##### Data shown
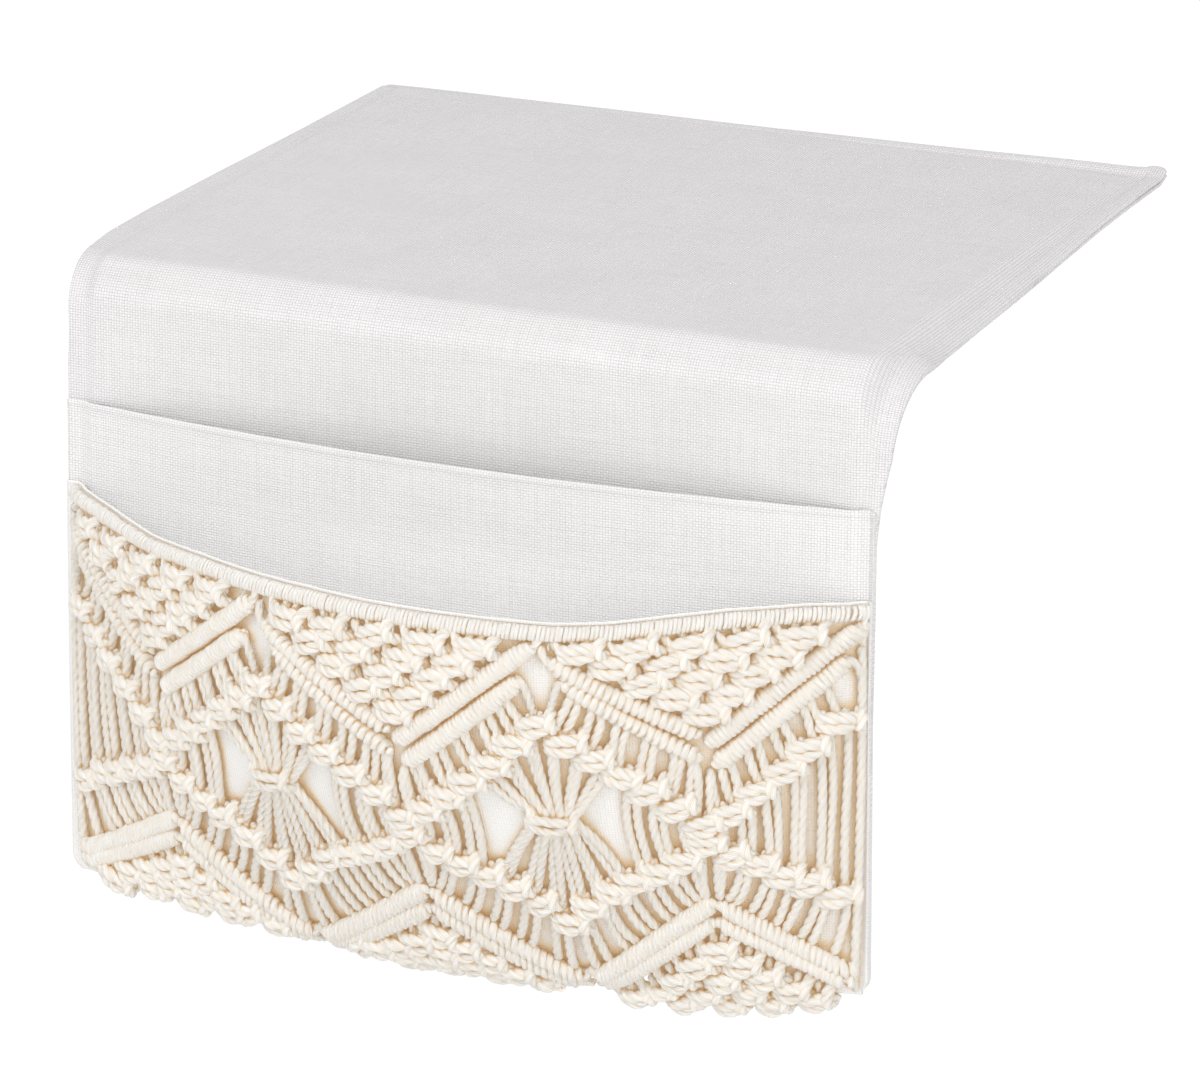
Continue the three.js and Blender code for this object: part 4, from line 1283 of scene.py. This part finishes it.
def area_light(name, place, size, power):
    """A square light that faces the caddy."""
    data = bpy.data.lights.new(name, "AREA")
    data.shape, data.size, data.energy = "SQUARE", size, power
    light = new_object(name, data)
    light.location = place
    aim = Vector(LIGHT_TARGET) - Vector(place)
    light.rotation_euler = aim.to_track_quat("-Z", "Y").to_euler()


def make_stage():
    """A pale floor well below the hanging caddy. The camera sees it almost white, with a trace
    of the shadow on it."""
    corners = [(x * FLOOR_REACH, y * FLOOR_REACH, -FLOOR_DROP)
               for x, y in ((-1, -1), (1, -1), (1, 1), (-1, 1))]
    floor = new_mesh("floor", np.array(corners), [np.array([[0, 1, 2, 3]])])
    s = Shader("floor")
    s.put(s.surface, {"Base Color": (0.9, 0.9, 0.9, 1), "Roughness": 1.0})
    glow = s.put(s.nodes.new("ShaderNodeEmission"), {1: FLOOR_GLOW})[0]
    path = s.nodes.new("ShaderNodeLightPath").outputs
    seen = s.maths("MAXIMUM", path["Is Glossy Ray"], path["Is Transmission Ray"])
    seen = s.maths("MAXIMUM", path["Is Camera Ray"], seen)
    blend = s.put(s.nodes.new("ShaderNodeMixShader"), {
        0: s.times(seen, FLOOR_GLOW_SHARE), 1: s.surface.outputs[0], 2: glow})
    s.links.new(blend[0], s.nodes["Material Output"].inputs[0])
    floor.data.materials.append(s.material)


def make_world():
    """An even sky, which the camera sees as white."""
    world = bpy.data.worlds.new("studio")
    bpy.context.scene.world = world
    world.use_nodes = True
    tree = world.node_tree
    soft = tree.nodes["Background"]
    white = tree.nodes.new("ShaderNodeBackground")
    soft.inputs[0].default_value = white.inputs[0].default_value = WHITE
    soft.inputs[1].default_value = SKY_STRENGTH
    blend = tree.nodes.new("ShaderNodeMixShader")
    path = tree.nodes.new("ShaderNodeLightPath")
    tree.links.new(path.outputs["Is Camera Ray"], blend.inputs[0])
    tree.links.new(soft.outputs[0], blend.inputs[1])
    tree.links.new(white.outputs[0], blend.inputs[2])
    tree.links.new(blend.outputs[0], tree.nodes["World Output"].inputs[0])


make_camera()
make_world()
make_stage()
for light_name, light_look in LIGHTS.items():
    area_light(light_name, *light_look)

bpy.context.scene.view_settings.view_transform = "Standard"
##########
Request>
Whenever "scene" turns up in a line, pick that line out.

Result of this task>
Continue the three.js and Blender code for this object: part 4, from line 1283 of scene.py. This part finishes it.
    bpy.context.scene.world = world
bpy.context.scene.view_settings.view_transform = "Standard"